El Chalten is a new, touristy town, established in the eighties inside the Los Glaciers National Park. The magnificent Fitzroy Mountain welcomed us proudly on our arrival, with clear weather giving us a view of the allusive peak. The long, flat road that seemed to lead directly to the ancient rock appeared to be out of a dream. On my first day there, I was filled with determination to meet the mountain. I jumped from my top bunk early, dressing and eating some fruit before heading out into the dark morning with my backpack. I felt like a true hiker. Setting foot onto the trail just as the sky began to light, knowing I was one of the first this day. Soft pinks and soothing oranges glowed, a hazy light filtering through the trees as my blood pumped through me. Just the path, trees and I. Negativity that had lodged inside me seemed to float away as I focused on my legs; marching along the narrow, damp dirt road that winded up the mountain side. I am happy. I am strong. I am alive! The purity of the solitude and fresh air reminded me. I am blessed. My perception of trekking has rippled like water, the clear challenge now having many more layers. Trekking is like life – a challenge full of small successes and failures. It can be beautiful, exhilarating, painful, frustrating, revealing and enlightening. One moment I sang affirmations, the next curses at a bug that flew down my throat. It is the attitude that you maintain that shapes your trek, your life. The trek to Fitzroy was special because it was my first solo trek. I had no one to encourage me, no one to see me fail. There were parts of the path that seemed to wind on forever, my feet landing heavily and with lethargy. There were times a spring launched my steps with enthusiasm. Some parts were soothing and peaceful, the terrain resembling that of Japanese gardens. The last leg was cruel, a jagged path of uneven stones that zig zagged up the side of the mountain. Just when I thought I’d made it, one last incline of loose dirt remained. The view wasn’t bad, Fitzroy was shrouded by cloud as the day swapped between sunshine and spitting rain. It’s the accomplishment that makes the trek worth while, the sights an added perk. It’s being able to experience the joy and sorrow of life in a condensed, fast paced way. 

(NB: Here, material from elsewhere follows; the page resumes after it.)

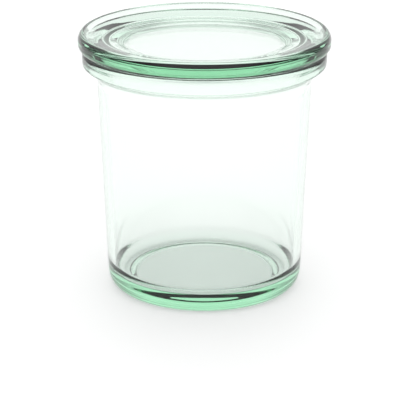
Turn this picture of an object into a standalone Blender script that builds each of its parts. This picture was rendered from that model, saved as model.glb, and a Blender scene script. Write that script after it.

El Chalten rewarded my efforts, or perhaps undermined my efforts with a decadent waffleria. Somehow I restrained myself to only make two visits, each one great. Two warm, slightly crunchy waffles drowning in a thick layer of dulce de leche (thick caramel used on everything here!), a creamy ball of decadent chocolate ice cream and a dusting of fine coconut. The next visit led to baked, green apples in rum, two balls of dulce de leche ice cream and a pinch of cinnamon. Such delight on my tastebuds almost rivalled my love of alforjas. Almost.

With two more bush camps until arriving in Argentina’s lake district, el cueva de los manos was a mesmerising sight before two days of road. To be so close to a people from a time so distant blew my mind. Hundreds of hands, each connected to a life, frozen in time nine thousand years ago. This hand, similar size to mine, how did it’s owner think? Feel? The storyteller inside sparking with inspiration. Tiny hands, large hands, even a six fingered hand. Did they ever believe their small blink in times expanse would last longer than themselves?

The scenery finally changed, the small, shrubby desert of the Patagonian steppe disappearing in pine clad mountains and glimmering, rocky lakes. Bariloche, just in time for La fiesta de la chocolate. Surrounded by chocolate, excitement and a little bit of family history, the pain of my first Easter alone lessened. Our hostel was nice, a bed immeasurably warm and comfortable after two nights in a chilly tent. The distance from town was a shame, but catching the local bus was an experience in its own. Instead of loitering around the hostel as I usually did in places, I was out everyday. Letting go of the need for schedules, designated alone time and other obsessive compulsive ideas, I was able to relax and truly enjoy Bariloche. I went out to a restaraunt for the first time since leaving home, tried something from the menu I’d never had and loved it. I journeyed up to the Cerro Otto via gondola to the lookout my grandparents had been over eighteen years ago. I took myself to the grande, neogothic church for the Sunday mass. I bought artesan chocolate eggs. Being in a new place every few days teaches you to enjoy atmospheres rather than sites. I stumbled upon a museum near our hostel – a small private geological and paleontological collection in a house off the main road. Opening the door enveloped me in the sweet scent of incense, booming classical music and ancient times. The fluorescent lights buzzed behind glass doors where history collected dust. Stuffed birds and musty indoor plants added to the timelessness of the place. Faded photos hung on the wall of past digs and people, a reminder of the exciting epic of archeology in days gone by. I wondered which proud, smiling face was the greying professor that sat alone in his office of old books.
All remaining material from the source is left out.